• **Your objective**
Starting at the line that contains "for node in", copy every line down to the line that contains "(65.9, 2.2, 17.4)]", inclusive, exactly as it stands. Omit all other lines.

• **Dataset excerpt**
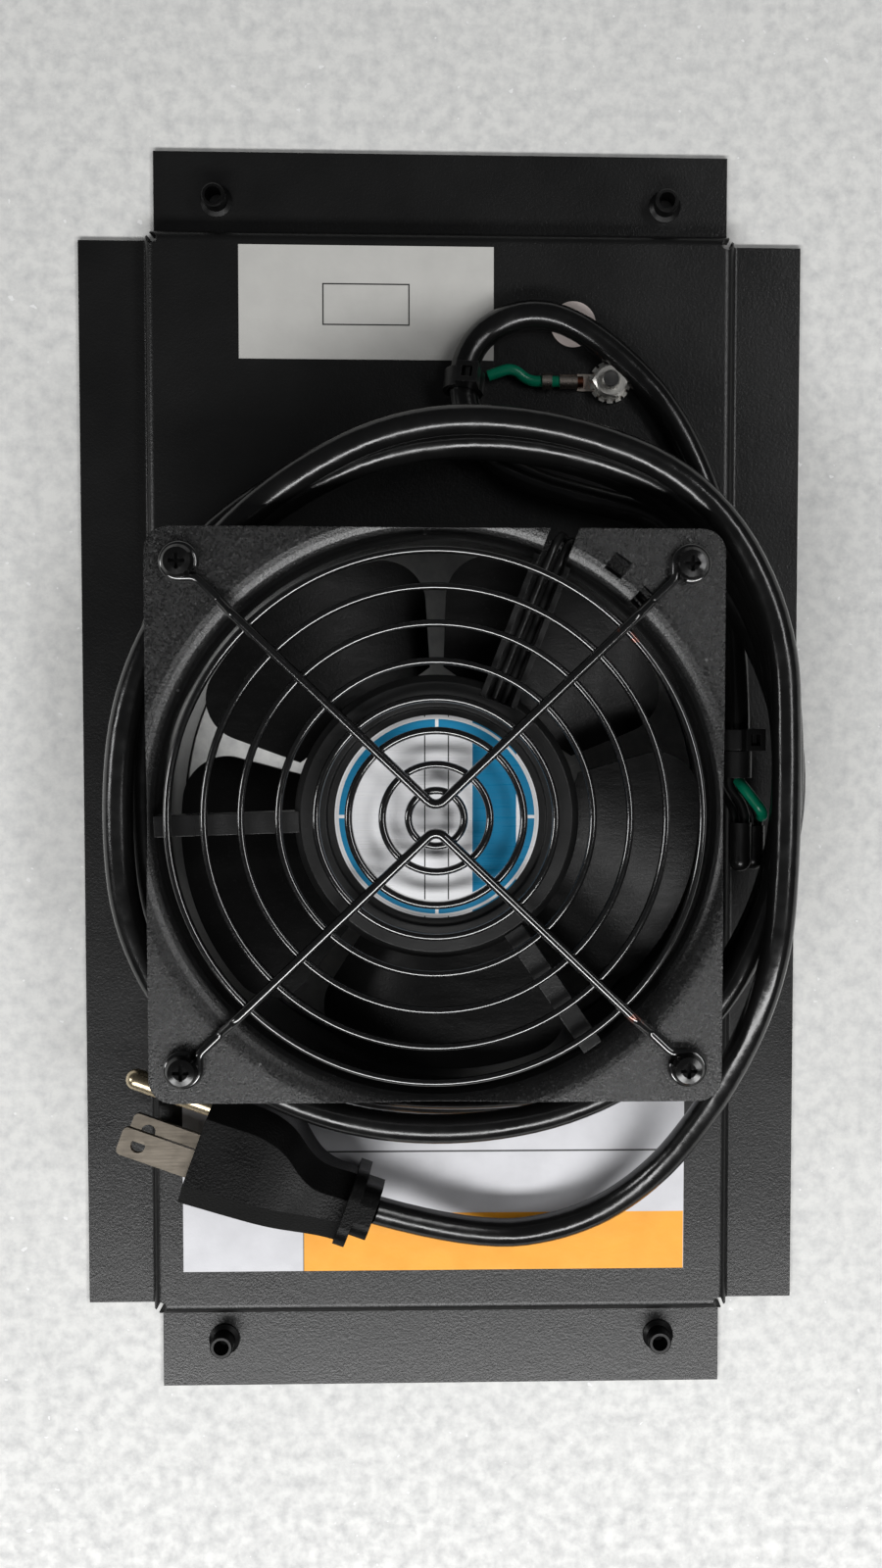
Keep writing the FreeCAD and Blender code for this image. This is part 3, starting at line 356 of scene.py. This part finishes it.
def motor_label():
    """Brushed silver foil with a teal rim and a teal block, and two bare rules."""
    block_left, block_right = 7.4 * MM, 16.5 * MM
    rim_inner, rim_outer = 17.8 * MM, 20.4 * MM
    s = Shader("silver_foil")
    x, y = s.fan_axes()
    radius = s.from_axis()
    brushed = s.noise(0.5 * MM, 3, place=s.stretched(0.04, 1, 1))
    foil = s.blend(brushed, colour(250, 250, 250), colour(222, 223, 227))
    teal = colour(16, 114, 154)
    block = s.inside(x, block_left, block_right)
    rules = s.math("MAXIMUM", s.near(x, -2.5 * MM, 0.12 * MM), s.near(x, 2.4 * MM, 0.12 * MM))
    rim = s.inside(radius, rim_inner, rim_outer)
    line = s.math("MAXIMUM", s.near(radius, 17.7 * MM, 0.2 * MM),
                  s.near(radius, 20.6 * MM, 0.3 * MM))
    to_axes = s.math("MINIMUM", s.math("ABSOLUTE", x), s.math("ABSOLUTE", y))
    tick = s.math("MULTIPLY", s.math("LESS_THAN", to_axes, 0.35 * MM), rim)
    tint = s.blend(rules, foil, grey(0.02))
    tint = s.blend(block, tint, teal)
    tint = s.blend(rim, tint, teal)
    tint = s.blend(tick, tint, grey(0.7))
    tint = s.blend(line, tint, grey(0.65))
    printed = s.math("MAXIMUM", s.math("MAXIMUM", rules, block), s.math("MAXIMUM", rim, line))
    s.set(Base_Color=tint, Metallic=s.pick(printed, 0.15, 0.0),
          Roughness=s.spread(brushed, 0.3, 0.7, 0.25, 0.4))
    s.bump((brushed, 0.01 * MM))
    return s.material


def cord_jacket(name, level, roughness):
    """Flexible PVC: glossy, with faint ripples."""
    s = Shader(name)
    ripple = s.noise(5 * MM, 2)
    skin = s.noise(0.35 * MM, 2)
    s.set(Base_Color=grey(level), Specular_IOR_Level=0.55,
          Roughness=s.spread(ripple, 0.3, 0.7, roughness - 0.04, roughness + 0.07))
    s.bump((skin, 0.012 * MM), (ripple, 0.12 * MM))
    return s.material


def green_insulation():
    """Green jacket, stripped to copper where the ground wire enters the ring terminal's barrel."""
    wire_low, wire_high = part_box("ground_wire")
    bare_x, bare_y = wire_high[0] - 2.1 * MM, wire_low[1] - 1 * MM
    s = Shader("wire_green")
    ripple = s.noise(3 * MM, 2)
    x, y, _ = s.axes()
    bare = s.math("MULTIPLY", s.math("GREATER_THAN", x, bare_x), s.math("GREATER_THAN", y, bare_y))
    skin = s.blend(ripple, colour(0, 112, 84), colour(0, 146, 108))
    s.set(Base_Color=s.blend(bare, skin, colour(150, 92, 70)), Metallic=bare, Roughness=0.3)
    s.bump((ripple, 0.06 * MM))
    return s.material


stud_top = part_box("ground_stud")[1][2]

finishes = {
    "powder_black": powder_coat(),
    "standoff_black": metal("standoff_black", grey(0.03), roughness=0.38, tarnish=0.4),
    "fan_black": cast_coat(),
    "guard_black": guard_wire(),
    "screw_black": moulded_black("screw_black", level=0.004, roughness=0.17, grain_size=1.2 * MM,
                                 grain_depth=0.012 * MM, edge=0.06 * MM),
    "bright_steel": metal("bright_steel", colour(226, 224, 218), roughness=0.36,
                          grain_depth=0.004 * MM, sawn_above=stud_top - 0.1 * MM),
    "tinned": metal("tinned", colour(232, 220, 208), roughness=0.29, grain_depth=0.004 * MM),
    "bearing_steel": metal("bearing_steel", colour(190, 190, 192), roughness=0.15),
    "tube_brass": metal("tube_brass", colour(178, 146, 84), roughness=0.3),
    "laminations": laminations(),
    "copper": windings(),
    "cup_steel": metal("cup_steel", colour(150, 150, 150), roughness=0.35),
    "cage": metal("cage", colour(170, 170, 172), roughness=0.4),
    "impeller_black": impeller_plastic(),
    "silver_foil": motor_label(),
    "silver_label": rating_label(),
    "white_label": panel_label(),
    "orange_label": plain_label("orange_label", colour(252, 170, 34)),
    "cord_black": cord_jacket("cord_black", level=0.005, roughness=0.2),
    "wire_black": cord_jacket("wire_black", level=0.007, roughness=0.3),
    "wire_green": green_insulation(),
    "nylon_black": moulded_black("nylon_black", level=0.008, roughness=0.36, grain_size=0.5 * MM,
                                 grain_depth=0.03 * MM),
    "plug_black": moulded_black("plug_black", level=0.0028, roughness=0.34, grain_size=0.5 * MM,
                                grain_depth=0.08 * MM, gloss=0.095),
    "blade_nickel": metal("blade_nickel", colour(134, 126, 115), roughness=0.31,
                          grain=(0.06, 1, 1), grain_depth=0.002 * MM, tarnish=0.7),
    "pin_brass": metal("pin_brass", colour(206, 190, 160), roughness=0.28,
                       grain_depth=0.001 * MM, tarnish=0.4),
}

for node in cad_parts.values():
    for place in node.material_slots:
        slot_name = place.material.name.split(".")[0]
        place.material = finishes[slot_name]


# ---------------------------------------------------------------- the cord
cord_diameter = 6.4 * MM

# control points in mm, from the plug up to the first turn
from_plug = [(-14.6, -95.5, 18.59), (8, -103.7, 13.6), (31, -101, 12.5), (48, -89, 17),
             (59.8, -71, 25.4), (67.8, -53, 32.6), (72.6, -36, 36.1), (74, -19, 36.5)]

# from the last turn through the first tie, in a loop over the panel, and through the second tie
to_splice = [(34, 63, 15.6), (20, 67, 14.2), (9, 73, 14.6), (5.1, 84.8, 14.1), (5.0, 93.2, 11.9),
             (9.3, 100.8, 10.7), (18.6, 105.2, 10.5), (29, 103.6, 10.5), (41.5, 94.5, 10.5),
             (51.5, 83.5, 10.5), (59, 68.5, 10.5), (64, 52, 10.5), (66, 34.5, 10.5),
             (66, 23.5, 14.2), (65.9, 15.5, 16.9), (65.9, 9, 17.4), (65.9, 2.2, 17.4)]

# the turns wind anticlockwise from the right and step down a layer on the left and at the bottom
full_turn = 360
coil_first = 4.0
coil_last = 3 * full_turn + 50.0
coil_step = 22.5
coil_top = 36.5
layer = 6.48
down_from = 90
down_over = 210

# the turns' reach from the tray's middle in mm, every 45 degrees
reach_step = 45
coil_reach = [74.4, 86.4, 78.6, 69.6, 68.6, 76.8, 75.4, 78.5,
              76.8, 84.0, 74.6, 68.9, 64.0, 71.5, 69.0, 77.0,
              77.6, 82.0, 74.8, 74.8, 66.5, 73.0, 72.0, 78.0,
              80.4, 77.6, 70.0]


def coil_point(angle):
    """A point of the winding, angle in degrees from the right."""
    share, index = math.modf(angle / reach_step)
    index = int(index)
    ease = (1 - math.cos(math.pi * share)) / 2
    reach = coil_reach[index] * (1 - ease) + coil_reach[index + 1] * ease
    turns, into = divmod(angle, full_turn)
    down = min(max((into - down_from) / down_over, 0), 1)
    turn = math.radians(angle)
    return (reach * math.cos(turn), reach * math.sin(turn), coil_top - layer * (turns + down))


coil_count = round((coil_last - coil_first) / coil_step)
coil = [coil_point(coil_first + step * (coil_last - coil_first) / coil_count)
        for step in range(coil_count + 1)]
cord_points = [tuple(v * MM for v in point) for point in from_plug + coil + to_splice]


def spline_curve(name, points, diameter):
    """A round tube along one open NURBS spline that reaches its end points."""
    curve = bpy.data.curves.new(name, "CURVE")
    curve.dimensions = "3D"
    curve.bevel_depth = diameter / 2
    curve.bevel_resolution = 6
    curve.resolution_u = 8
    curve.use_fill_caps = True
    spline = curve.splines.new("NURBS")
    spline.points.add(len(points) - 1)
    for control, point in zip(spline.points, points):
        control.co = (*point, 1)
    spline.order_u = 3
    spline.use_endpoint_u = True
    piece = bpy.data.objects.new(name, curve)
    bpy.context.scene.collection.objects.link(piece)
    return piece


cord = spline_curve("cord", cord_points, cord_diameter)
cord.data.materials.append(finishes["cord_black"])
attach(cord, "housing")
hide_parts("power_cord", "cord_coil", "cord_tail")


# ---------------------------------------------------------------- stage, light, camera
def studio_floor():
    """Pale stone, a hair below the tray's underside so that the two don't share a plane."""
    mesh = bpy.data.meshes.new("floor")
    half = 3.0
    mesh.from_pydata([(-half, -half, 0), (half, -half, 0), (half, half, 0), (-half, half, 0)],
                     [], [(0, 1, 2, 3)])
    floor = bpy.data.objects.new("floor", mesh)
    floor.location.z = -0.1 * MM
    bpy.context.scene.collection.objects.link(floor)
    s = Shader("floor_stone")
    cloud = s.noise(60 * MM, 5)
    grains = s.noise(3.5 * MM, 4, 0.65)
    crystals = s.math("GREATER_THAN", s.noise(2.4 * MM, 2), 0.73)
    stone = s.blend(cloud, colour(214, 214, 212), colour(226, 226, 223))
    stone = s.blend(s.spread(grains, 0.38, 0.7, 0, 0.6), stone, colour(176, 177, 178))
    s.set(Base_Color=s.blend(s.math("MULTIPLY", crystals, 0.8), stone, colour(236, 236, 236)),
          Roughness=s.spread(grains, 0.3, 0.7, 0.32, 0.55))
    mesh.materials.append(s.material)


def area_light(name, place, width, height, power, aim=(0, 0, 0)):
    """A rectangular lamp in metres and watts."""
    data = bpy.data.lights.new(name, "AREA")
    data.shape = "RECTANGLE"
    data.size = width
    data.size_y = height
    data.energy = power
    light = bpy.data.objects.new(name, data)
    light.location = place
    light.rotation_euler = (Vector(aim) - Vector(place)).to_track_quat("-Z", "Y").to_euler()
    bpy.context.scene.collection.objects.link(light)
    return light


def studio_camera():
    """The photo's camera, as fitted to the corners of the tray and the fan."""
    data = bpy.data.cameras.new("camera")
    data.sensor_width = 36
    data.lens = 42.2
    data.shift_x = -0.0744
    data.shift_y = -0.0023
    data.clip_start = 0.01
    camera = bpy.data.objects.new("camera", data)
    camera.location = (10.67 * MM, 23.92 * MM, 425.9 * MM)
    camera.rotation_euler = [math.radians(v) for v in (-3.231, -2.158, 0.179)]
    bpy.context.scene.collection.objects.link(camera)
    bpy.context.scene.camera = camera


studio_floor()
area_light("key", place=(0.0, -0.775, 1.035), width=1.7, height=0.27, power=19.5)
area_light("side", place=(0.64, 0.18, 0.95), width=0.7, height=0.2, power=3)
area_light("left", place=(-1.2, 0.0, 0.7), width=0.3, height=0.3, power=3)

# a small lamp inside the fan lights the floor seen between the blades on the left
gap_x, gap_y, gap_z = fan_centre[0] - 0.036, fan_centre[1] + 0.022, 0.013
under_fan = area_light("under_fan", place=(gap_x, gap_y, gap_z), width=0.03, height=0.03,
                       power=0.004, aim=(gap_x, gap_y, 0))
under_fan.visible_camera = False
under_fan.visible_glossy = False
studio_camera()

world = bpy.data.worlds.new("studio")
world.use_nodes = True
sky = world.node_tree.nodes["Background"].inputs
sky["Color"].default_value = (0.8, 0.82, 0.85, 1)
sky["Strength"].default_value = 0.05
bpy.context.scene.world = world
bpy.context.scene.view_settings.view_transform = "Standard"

• **Task response**
for node in cad_parts.values():
    for place in node.material_slots:
        slot_name = place.material.name.split(".")[0]
        place.material = finishes[slot_name]


# ---------------------------------------------------------------- the cord
cord_diameter = 6.4 * MM

# control points in mm, from the plug up to the first turn
from_plug = [(-14.6, -95.5, 18.59), (8, -103.7, 13.6), (31, -101, 12.5), (48, -89, 17),
             (59.8, -71, 25.4), (67.8, -53, 32.6), (72.6, -36, 36.1), (74, -19, 36.5)]

# from the last turn through the first tie, in a loop over the panel, and through the second tie
to_splice = [(34, 63, 15.6), (20, 67, 14.2), (9, 73, 14.6), (5.1, 84.8, 14.1), (5.0, 93.2, 11.9),
             (9.3, 100.8, 10.7), (18.6, 105.2, 10.5), (29, 103.6, 10.5), (41.5, 94.5, 10.5),
             (51.5, 83.5, 10.5), (59, 68.5, 10.5), (64, 52, 10.5), (66, 34.5, 10.5),
             (66, 23.5, 14.2), (65.9, 15.5, 16.9), (65.9, 9, 17.4), (65.9, 2.2, 17.4)]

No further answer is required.